**Written exercise**:
Your task is to extract every line from the material below exactly.

**Material**:
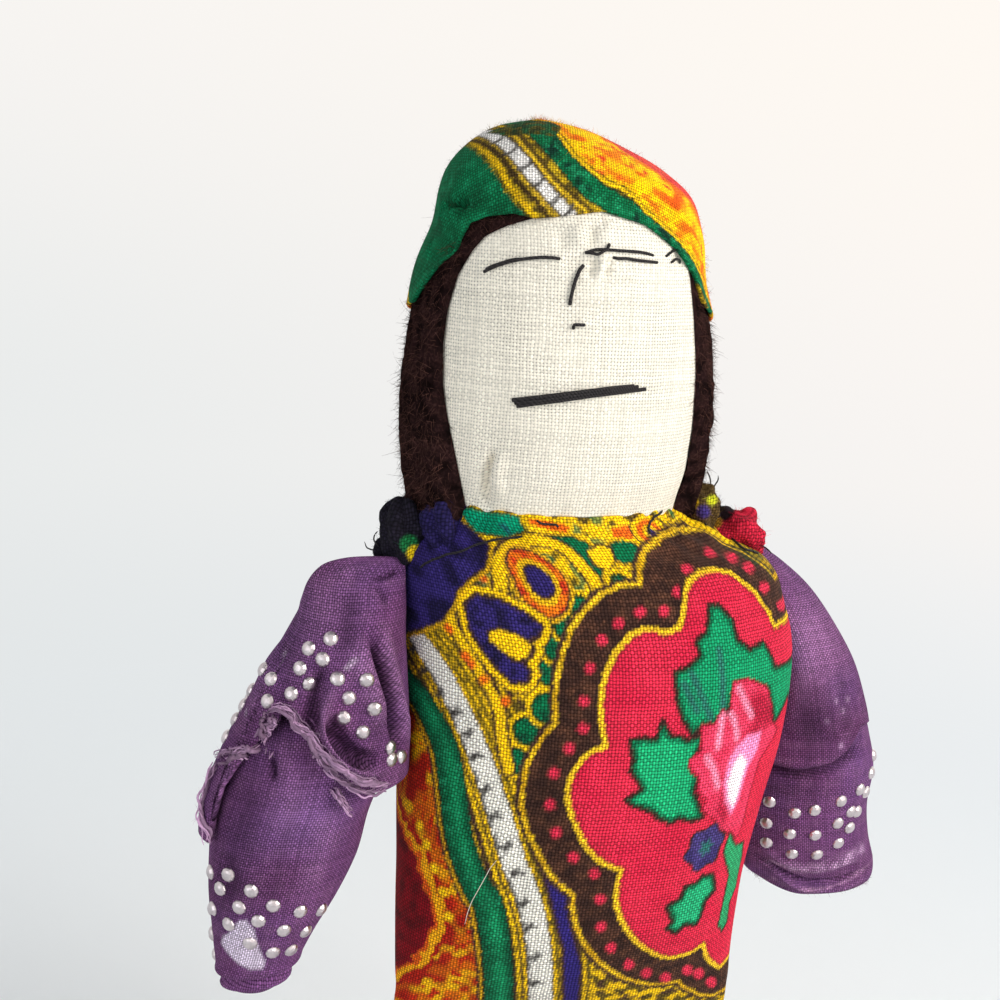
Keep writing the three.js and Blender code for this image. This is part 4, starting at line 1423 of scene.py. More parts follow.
def shape_hair():
    z = HAIR_FORM.rows(HAIR_FOOT, HAIR_TOP, HAIR_ROWS)
    left = hair_edge(HAIR_EDGE_LEFT, z)
    right = hair_edge(HAIR_EDGE_RIGHT, z) - TURN
    u = np.linspace(0, 1, HAIR_COLUMNS)
    u = u - HAIR_EDGE_CROWDING * np.sin(TURN * u)
    theta = right[:, None] + u[None] * (left - right)[:, None]
    outside = HAIR_FORM.point(theta, z[:, None])
    inside = HEAD.point(theta, z[:, None])
    edge = np.cumsum(np.linalg.norm(np.diff(outside, axis=1), axis=2), axis=1)
    edge = np.concatenate([np.zeros((HAIR_ROWS, 1)), edge], 1)
    edge = np.minimum(edge, edge[:, -1:] - edge)
    roll = np.clip(edge / HAIR_EDGE_ROLL, 0, 1)
    foot = np.clip((z - z[0]) / HAIR_FOOT_ROLL, 0, 1)[:, None]
    cover = np.sqrt(1 - (1 - roll) ** 2) * np.sqrt(1 - (1 - foot) ** 2)
    grid = inside + (outside - inside) * cover[..., None]
    cloth = Cloth(HAIR_FORM, grid, closed=False)
    points = grid.reshape(-1, 3)
    tufts = noise(points, 2.6, 31) - 0.5 + 0.6 * (noise(points, 1.1, 32) - 0.5)
    cloth.push(0.5 * tufts * (cover.ravel() > 0.3))
    cloth.lumps(size=11, height=0.4, seed=33)
    clear = keep_out(cloth.grid, HEAD, 0.2)
    cloth.grid = np.where(cloth.grid[..., 2:] < HAIR_UNDER_CAP, clear, cloth.grid)
    return cloth


# The cap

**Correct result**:
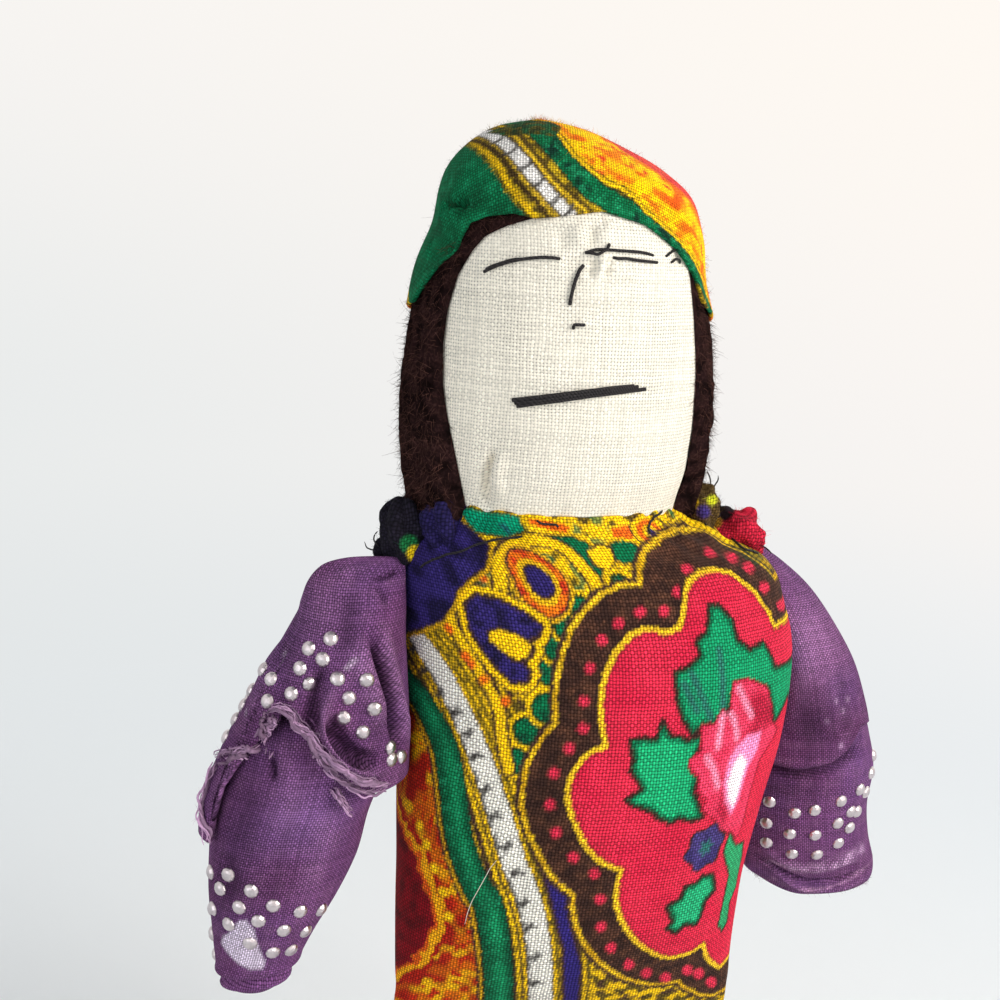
Keep writing the three.js and Blender code for this image. This is part 4, starting at line 1423 of scene.py. More parts follow.
def shape_hair():
    z = HAIR_FORM.rows(HAIR_FOOT, HAIR_TOP, HAIR_ROWS)
    left = hair_edge(HAIR_EDGE_LEFT, z)
    right = hair_edge(HAIR_EDGE_RIGHT, z) - TURN
    u = np.linspace(0, 1, HAIR_COLUMNS)
    u = u - HAIR_EDGE_CROWDING * np.sin(TURN * u)
    theta = right[:, None] + u[None] * (left - right)[:, None]
    outside = HAIR_FORM.point(theta, z[:, None])
    inside = HEAD.point(theta, z[:, None])
    edge = np.cumsum(np.linalg.norm(np.diff(outside, axis=1), axis=2), axis=1)
    edge = np.concatenate([np.zeros((HAIR_ROWS, 1)), edge], 1)
    edge = np.minimum(edge, edge[:, -1:] - edge)
    roll = np.clip(edge / HAIR_EDGE_ROLL, 0, 1)
    foot = np.clip((z - z[0]) / HAIR_FOOT_ROLL, 0, 1)[:, None]
    cover = np.sqrt(1 - (1 - roll) ** 2) * np.sqrt(1 - (1 - foot) ** 2)
    grid = inside + (outside - inside) * cover[..., None]
    cloth = Cloth(HAIR_FORM, grid, closed=False)
    points = grid.reshape(-1, 3)
    tufts = noise(points, 2.6, 31) - 0.5 + 0.6 * (noise(points, 1.1, 32) - 0.5)
    cloth.push(0.5 * tufts * (cover.ravel() > 0.3))
    cloth.lumps(size=11, height=0.4, seed=33)
    clear = keep_out(cloth.grid, HEAD, 0.2)
    cloth.grid = np.where(cloth.grid[..., 2:] < HAIR_UNDER_CAP, clear, cloth.grid)
    return cloth


# The cap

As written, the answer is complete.